* Given instruction
Write out exactly the lines below that run from the one containing "What OpenSCAD source" through the one containing "of the base.", both included, with no other lines.

- - - - - - -

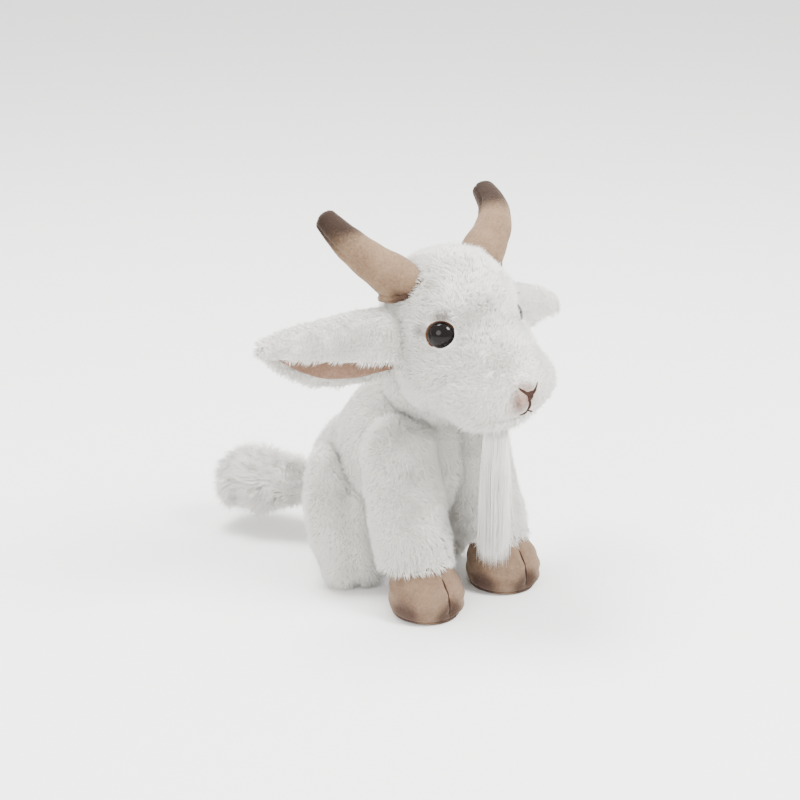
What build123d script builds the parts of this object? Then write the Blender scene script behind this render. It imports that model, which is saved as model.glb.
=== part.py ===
from build123d import *
import os

os.makedirs("parts", exist_ok=True)

# A small sitting plush goat. It faces -Y, its own left side is +X, and it sits on the floor at z = 0.
# Outer sizes are taken over the pile. All lengths are in millimetres.
sides = {"right": -1, "left": 1}

# cloth
plush = 4.2  # backing cloth and pile together
velour = 1.6
felt = 1.6
gap = 0.4  # between pieces that move against each other

# torso, two round forms and the neck they carry
rumpCentre = (0, 0, 37)
rumpRadius = 36.5
rumpHalfHeight = 42
chestCentre = (0, -16, 60)
chestRadius = 34
chestHalfHeight = 37
neckCentre = (0, -33, 98)
neckRadius = 21
seatThick = 4.5
bellyHalfWidth = 12
bellyBack = -10

# head, four round forms that run into each other
skullCentre = (0, -45, 129)
skullRadius = 31
skullHalfHeight = 33
jawCentre = (0, -51, 110.5)
jawRadius = 29
jawHalfHeight = 24.5
bridgeCentre = (0, -63, 118)
bridgeRadius = 21
bridgeHalfWidth = 27
muzzleCentre = (0, -76.5, 106)
muzzleRadius = 18
muzzleHalfWidth = 31
gussetHalfWidth = 12
gussetBottom = 101
chinHalfWidth = 17
chinBack = -62

# safety eyes
eyeAcross = 21.0
eyeForward = -62.75
eyeUp = 130.0
eyeDirection = (0.764, -0.645, 0.08)
eyeRadius = 7.0
domeHeight = 4.6
irisThick = 1.0
stemRadius = 1.6
stemLength = 12.0
washerRadius = 6.0
washerThick = 1.6

# nose and mouth embroidery
noseUp = 108.5
noseHalfWidth = 5.2
noseDepth = 4.2
threadThick = 1.4

# beard
beardTop = (0, -75, 90)
beardRadius = 4.6
beardLength = 62

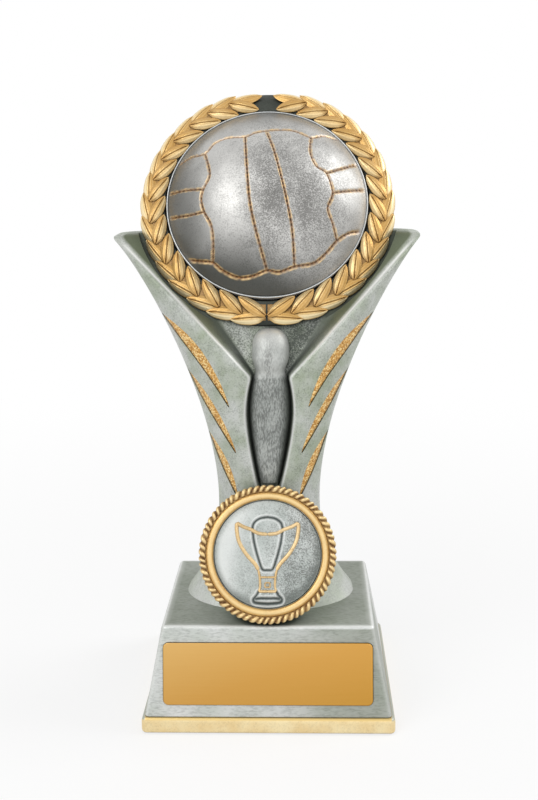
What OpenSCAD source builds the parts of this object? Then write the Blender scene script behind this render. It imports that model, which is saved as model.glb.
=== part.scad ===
// Cast resin award: a ball dome in a laurel wreath, carried by a V-armed figure on a pyramid base.
// X runs to the right, Y to the back and Z up. The origin is under the middle of the base.

/* [Base] */
// Width of the gilded foot band
base_w = 60; // [52:0.5:72]
// Depth of the gilded foot band
base_d = 54; // [48:0.5:64]
// Height of the gilded foot band
band_h = 3.7; // [2.5:0.1:6]
// How far the band narrows from its bottom to its top, on each side
band_flare = 0.6; // [0:0.1:1.5]
// Width of the small ledge between the band and the block
band_ledge = 0.2; // [0.1:0.1:1.5]
// Height of the block above the band
block_h = 20.9; // [17:0.1:28]
// How far each side of the block leans in
side_slope = 4.1; // [1:0.1:6]
// How far the front of the block leans in
front_slope = 5; // [1:0.1:6]
// How far the back of the block leans in
back_slope = 5.2; // [1:0.1:6]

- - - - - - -

* Written response
What OpenSCAD source builds the parts of this object? Then write the Blender scene script behind this render. It imports that model, which is saved as model.glb.
=== part.scad ===
// Cast resin award: a ball dome in a laurel wreath, carried by a V-armed figure on a pyramid base.
// X runs to the right, Y to the back and Z up. The origin is under the middle of the base.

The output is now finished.